I’ve always had pretty classical music tastes. Wait, let me clarify. Most people think “orchestra” when I say classical, but that’s not really what I mean. By classical, I mean traditional music that is classy. Spiritual music is great, but about 2 years ago when I really started listening to more music, I listened to a lot of secular stuff. Still within the classical realms, but secular. I loved musicals (the decent ones)…did you know that there’s a line in a musical for every situation? Yeah. I could practically carry on conversations with lines from musicals. The most “modern” music I got into was classical crossover, along the Hayley Westenra/Josh Groban/Andrea Bocelli/Sissel lines. Classically trained artists, but it leaned a little more towards classy pop and was mostly secular music. I listened to a LOT of music.
Then I went to Bible school, and for 7 weeks I listened to no secular music whatsoever. At Bible school, we had choir practice every day, preparing a program of choral music. By the end of those 7 weeks when I went back home and started listening to my old music, I found that it no longer satisfied. It was empty, trivial. However, I didn’t find much music to replace it that I enjoyed listening to (I enjoyed singing choral music but didn’t necessarily enjoy listening to other people sing it unless I was at a live concert.), so I soon got used to the secular drivel again.
So for 6 months, I listened to my old music, although maybe not quite to the extent that I had before (I just plain didn’t have as much free time, for one thing.). Then I went to the same Bible school again, but this time just for 3 weeks. I came back home and found that once again my secular music sounded cheap. Being a little older and wiser, this time I hypothesized that maybe God was trying to tell me something. I found some good choirs/sacred music groups that I enjoyed listening to, and the rest is history. While I do listen to a little bit of secular music now and then, I get annoyed with it very quickly and find myself enjoying sacred choral music much more than the secular stuff.
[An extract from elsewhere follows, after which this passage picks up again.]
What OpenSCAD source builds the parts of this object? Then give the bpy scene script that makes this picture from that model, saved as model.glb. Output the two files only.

5 Reasons Why I Love Sacred Choral Music:
- 1) It is God-centered, not man-centered.
- 2) It is beautifully intricate.
- 3) It is inclusive. Many parts harmonize into a whole. It’s a beautiful picture of the church (body of Christ) as it is meant to function in community. It is not a soloistic work.
- 4) It is peaceful.
- 5) It is spiritual.
You might not like choral music. I didn’t either (I wasn’t opposed to it, but I didn’t seek it out for the pleasure of listening.). Keep an open mind.
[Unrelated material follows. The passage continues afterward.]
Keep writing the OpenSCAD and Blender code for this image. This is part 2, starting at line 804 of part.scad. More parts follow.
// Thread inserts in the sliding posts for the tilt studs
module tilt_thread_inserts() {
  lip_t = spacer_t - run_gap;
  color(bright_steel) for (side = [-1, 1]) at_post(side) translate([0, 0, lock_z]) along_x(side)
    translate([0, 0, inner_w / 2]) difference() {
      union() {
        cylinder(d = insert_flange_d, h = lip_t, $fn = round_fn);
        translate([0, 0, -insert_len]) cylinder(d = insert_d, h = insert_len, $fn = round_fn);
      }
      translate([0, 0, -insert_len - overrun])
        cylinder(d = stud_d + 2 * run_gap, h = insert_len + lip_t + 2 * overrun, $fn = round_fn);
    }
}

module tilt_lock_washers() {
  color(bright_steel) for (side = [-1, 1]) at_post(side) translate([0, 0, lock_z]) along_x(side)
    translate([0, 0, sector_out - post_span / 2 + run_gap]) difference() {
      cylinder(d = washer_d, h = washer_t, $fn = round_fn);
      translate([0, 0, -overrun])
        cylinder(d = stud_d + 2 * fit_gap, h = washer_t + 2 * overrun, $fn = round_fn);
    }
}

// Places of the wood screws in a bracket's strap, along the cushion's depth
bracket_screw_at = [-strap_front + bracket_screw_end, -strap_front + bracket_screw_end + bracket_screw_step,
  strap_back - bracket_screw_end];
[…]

Choral music certainly isn’t the only sacred music out there, but it’s a beautiful form of it. I’m not saying that everyone has to listen to choral music (but you should give it a try!). What I AM saying is that a steady diet of secular music can be very detrimental. I feel such a difference in my mental/emotional/spiritual state after listening to sacred music when compared to how I feel after listening to a lot of secular music. Sacred music puts me in a much calmer, restful state of mind. I get restless when I listen to too much secular music, and I feel unfulfilled.
As in everything, moderation. And making a choice to listen to God-conscious music is certainly a good one that makes a lot of sense if you’re concerned about your spiritual well-being. Even if the secular music you’re listening to is not WRONG, is it the BEST?
In case you need something to listen to, here are a few of my favorite sacred composers/arrangers (I can’t speak for all of their works because I haven’t heard them all, but what I’ve heard, I like.):
- Lloyd Kauffman
- Larry Nickel
- John Rutter
- Moses Hogan
And feel free to check out my sacred music playlist on YouTube (in it you’ll find a lot of works by the composers above)!
Just like so many other things in life, once you experience the good stuff, the cheap stuff will be just that: cheap.